Phylogeny is the history of descent from common ancestry, or evolutionary relationships.

Tree Representations

Trees may be rooted or unrooted.


Common ancestry is represented.

Branch lengths should be ignored.

Phylogram or Additive tree

Common ancestry is represented.

Branch lengths represent a quantitative measure of evolutionary change

Ultrametric tree

An additive tree where the distance from all leaves to parents are the same.

Pair-wise distances

Distances between sequences can be used to help build a tree.

A naive method for defining distance, p, as the percentage of different residues or nucleotides in the alignment.

The issue with this that it is linear. Instead, the distance should become very large as p tends towards the fraction of expected different residues in a random alignment.

Multiple substitutions at the same site are hidden, so a linear measure will underestimate the true evolutionary distance.

Jukes-Cantor distance

This is used on DNA only

$$ d = -\frac{3}{4}ln(1-\frac{4}{3}p) $$

as p approaches 0.75, d approaches infinity.


Unweighted Pair Group Method using Arithmetic Averages

UPGMA algorithm

  1. For each sequence, create a cluster containing only that sequence
  2. Calculate distances between all pairs of clusters and put into a distance matrix. The distance between a pair of clusters Ci and Cj is the mean of sequence pairwise distances where one sequence is taken from Ci and the other from Cj.
  3. Determine which two clusters have the minimum cluster distance. Create a new cluster, Ck which is the union of Ci and Cj.
  4. Add a new node to the tree, Ck with children Ci and Cj. The node should have an equal distance, d/2, all the way to the leaf nodes.
  5. In the distance matrix, remove Ci and Cj, add in Ck, and repeat.

The final result will be a tree with equal distances to the root node. UPGMA assumes that divergence occurs at the same rate, and the evolutionary distance is the same.

It produces a rooted tree.

It assumes the molecular clock is at a constant rate, and the rate of mutations is the constant. This is not the case in reality.

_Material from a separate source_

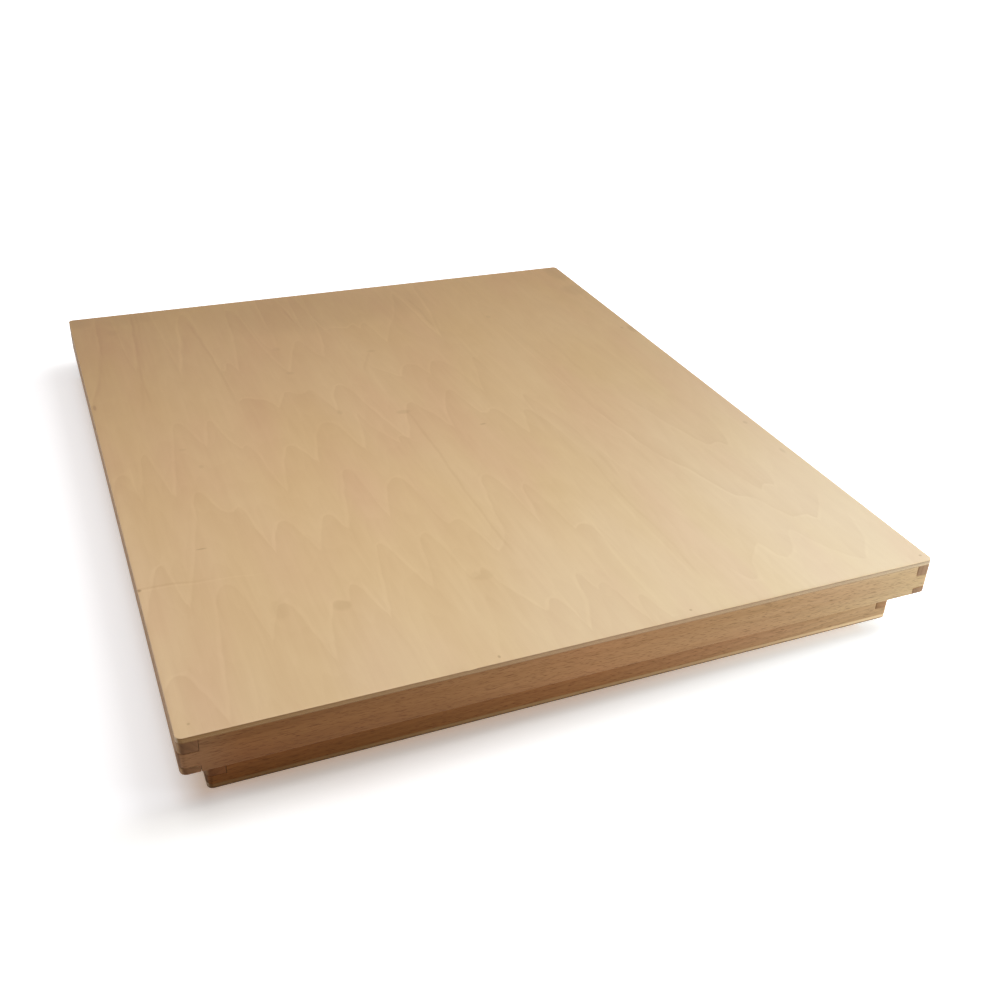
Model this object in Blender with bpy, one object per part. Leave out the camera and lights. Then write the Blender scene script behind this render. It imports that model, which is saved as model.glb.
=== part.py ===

The Ultrametric condition for correct UPGMA tree reconstruction is that the 3 distances between 3 leaf pairs are all equal, or two are equal and one is smaller.


Additivity test

For every set of four leave nodes, we have three ways of forming 2 pairs. Add the distance between each pair and we have 3 distances. Two of them must be equal and larger than the third distance.

This is caused by the bridge joining them together.

Neighbour joining

This is another way to produce a tree.

The tree is unrooted.

The branch lengths will represent evolutionary distance. The tree is additive.

Minimum evolution theory so that the total branch lengths, S, is at a minimum.

Starts with a star (hub and spoke), and spokes are gradually pinched together.

Neighbour joining algorithm

  1. get original distance matrix, for all pairs of d
  2. create Q matrix for corrected distances
  3. find lowest Q score, and join corresponding nodes a and b with a new node, c.
  4. The branch length between a and c is given by a new branch function, C.
  5. The branch length between b and c can be worked out from the previous step.
  6. Repeat, with the new branch node replacing the two leaf nodes.

Q, corrected distance function, in given by:

$$ Q(i,j) = (n-2)d(i,j) - U_i - U_j $$


$$ U_i = \sum_{k=1}^n d(i,k) $$

C, the distance to new branch node k, for nodes i and j is

$$ C(i,k) = \frac {1}{2} (d(i,j) + \frac{U_i - U_j}{N-2} )$$

Neighbor joining algorithm []

Fitch's Parsimony

Another method to build trees is parsimony. The idea is that simple explanations are better than complex ones. It minimises substitutions or evolution.

Starts with a multiple sequence alignment. A tree can be built for each column (residue).

Parsimony algorithm

Traverse from leaves to root

For each parent, if intersection is empty then use the union and increment mismatch counter. Otherwise use the intersection.

Traverse from root to leaves, and pick nucleotide with least change.


To test out a feature such as a subtree.

Take the multiple sequence alignment and take a random subset of columns (e.g 20,35,2,33,22,50,51)

Create a tree from that, and repeat 1000s of times.

The frequency of the same branch subtree is a measure of significance.